- [The request]: Repeat the material below exactly, line for line.

- - - -

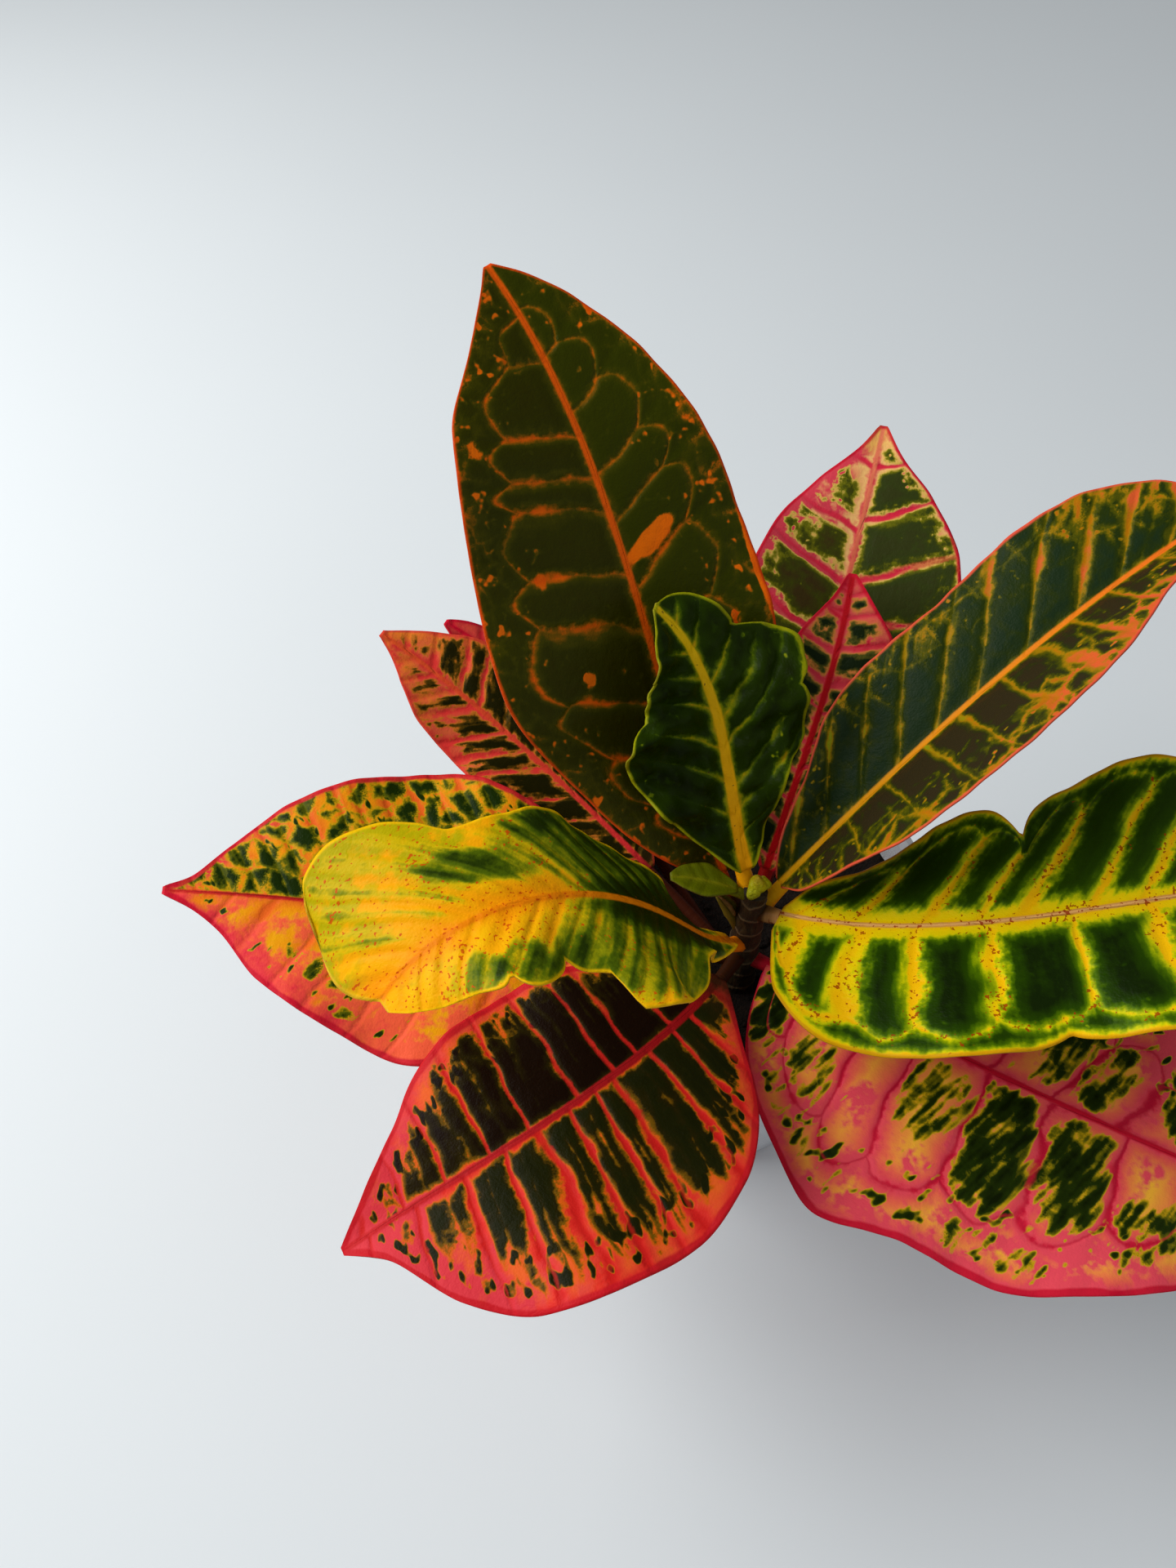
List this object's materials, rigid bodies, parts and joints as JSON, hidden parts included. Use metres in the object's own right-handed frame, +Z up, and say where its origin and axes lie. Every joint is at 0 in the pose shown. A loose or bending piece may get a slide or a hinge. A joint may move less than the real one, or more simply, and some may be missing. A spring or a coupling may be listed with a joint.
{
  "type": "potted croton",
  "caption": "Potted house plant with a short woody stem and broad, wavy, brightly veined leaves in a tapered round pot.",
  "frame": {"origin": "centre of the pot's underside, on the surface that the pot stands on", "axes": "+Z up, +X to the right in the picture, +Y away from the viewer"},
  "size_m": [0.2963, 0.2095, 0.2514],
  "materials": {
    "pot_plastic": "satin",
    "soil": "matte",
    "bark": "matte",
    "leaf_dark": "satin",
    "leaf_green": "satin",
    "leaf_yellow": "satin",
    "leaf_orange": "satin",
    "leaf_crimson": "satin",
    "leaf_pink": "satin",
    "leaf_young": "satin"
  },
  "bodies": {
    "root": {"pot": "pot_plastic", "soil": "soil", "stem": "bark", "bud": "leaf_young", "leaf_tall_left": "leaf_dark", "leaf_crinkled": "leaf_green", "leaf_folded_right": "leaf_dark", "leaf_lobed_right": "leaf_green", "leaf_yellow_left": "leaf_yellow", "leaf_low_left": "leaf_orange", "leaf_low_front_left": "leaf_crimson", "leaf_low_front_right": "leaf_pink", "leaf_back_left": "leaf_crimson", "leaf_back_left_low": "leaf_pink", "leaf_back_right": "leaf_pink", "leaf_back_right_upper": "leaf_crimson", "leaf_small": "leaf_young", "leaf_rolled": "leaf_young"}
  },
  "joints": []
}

- - - -

- [Solution to this task]:
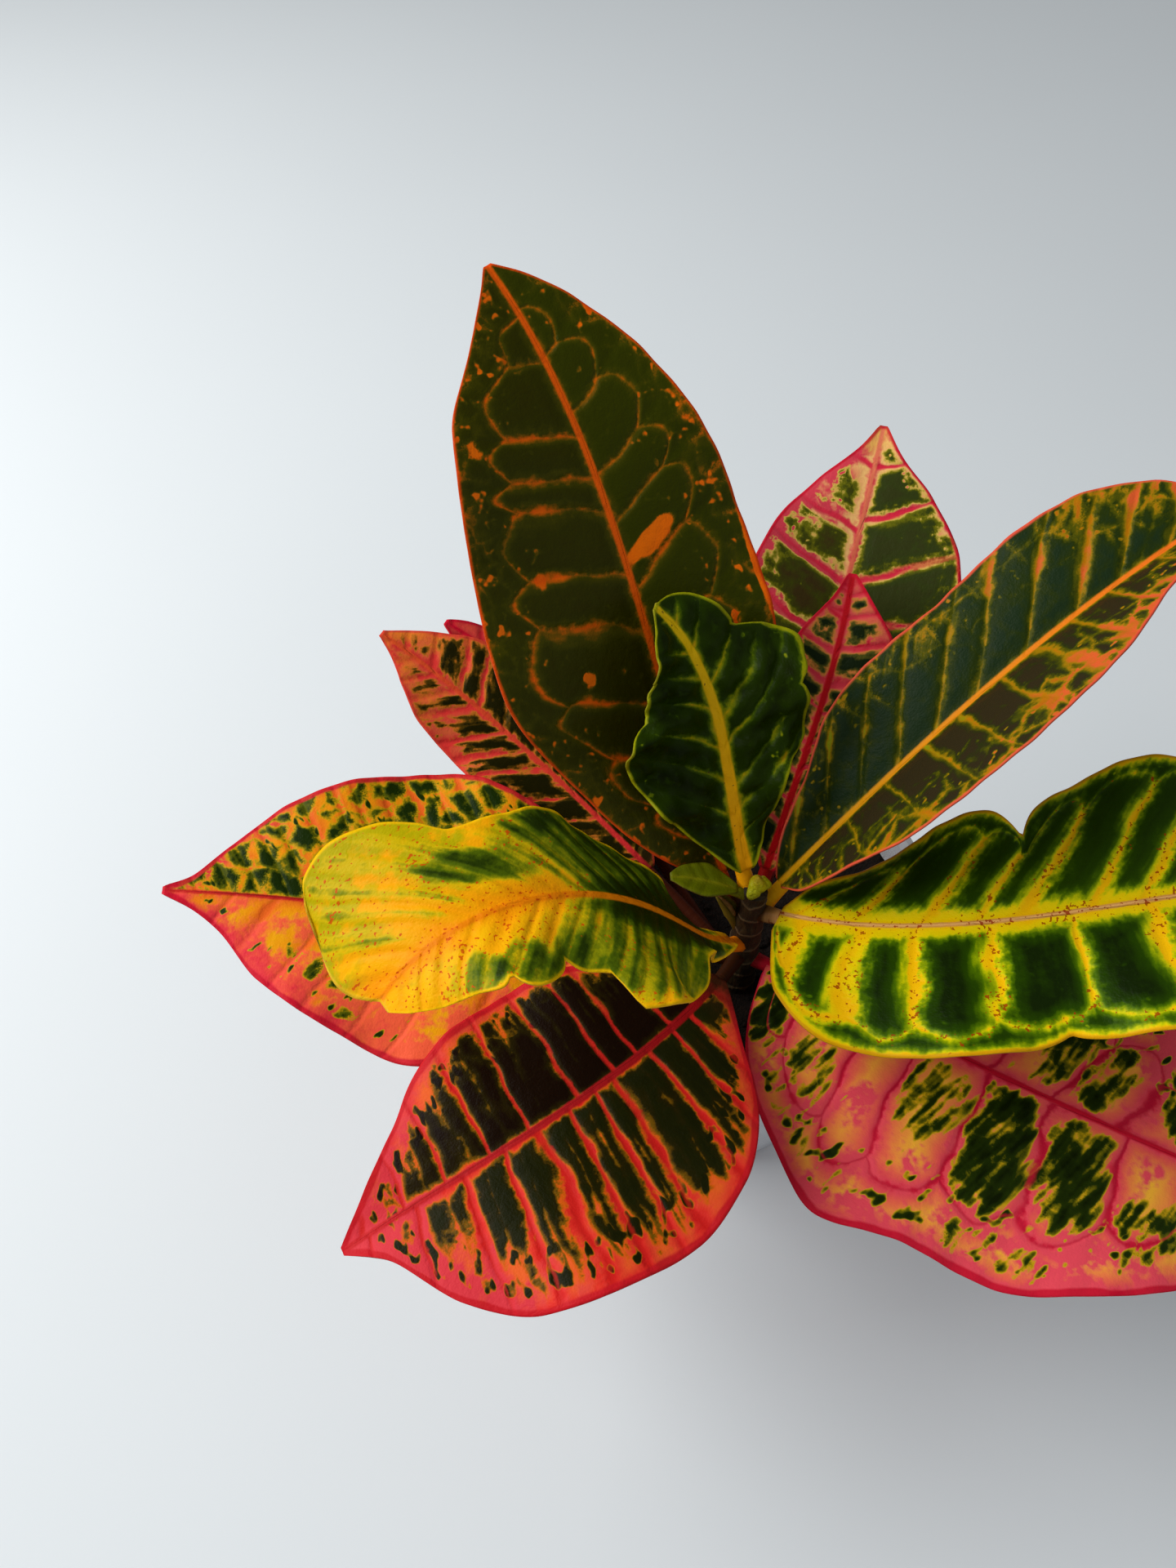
List this object's materials, rigid bodies, parts and joints as JSON, hidden parts included. Use metres in the object's own right-handed frame, +Z up, and say where its origin and axes lie. Every joint is at 0 in the pose shown. A loose or bending piece may get a slide or a hinge. A joint may move less than the real one, or more simply, and some may be missing. A spring or a coupling may be listed with a joint.
{
  "type": "potted croton",
  "caption": "Potted house plant with a short woody stem and broad, wavy, brightly veined leaves in a tapered round pot.",
  "frame": {"origin": "centre of the pot's underside, on the surface that the pot stands on", "axes": "+Z up, +X to the right in the picture, +Y away from the viewer"},
  "size_m": [0.2963, 0.2095, 0.2514],
  "materials": {
    "pot_plastic": "satin",
    "soil": "matte",
    "bark": "matte",
    "leaf_dark": "satin",
    "leaf_green": "satin",
    "leaf_yellow": "satin",
    "leaf_orange": "satin",
    "leaf_crimson": "satin",
    "leaf_pink": "satin",
    "leaf_young": "satin"
  },
  "bodies": {
    "root": {"pot": "pot_plastic", "soil": "soil", "stem": "bark", "bud": "leaf_young", "leaf_tall_left": "leaf_dark", "leaf_crinkled": "leaf_green", "leaf_folded_right": "leaf_dark", "leaf_lobed_right": "leaf_green", "leaf_yellow_left": "leaf_yellow", "leaf_low_left": "leaf_orange", "leaf_low_front_left": "leaf_crimson", "leaf_low_front_right": "leaf_pink", "leaf_back_left": "leaf_crimson", "leaf_back_left_low": "leaf_pink", "leaf_back_right": "leaf_pink", "leaf_back_right_upper": "leaf_crimson", "leaf_small": "leaf_young", "leaf_rolled": "leaf_young"}
  },
  "joints": []
}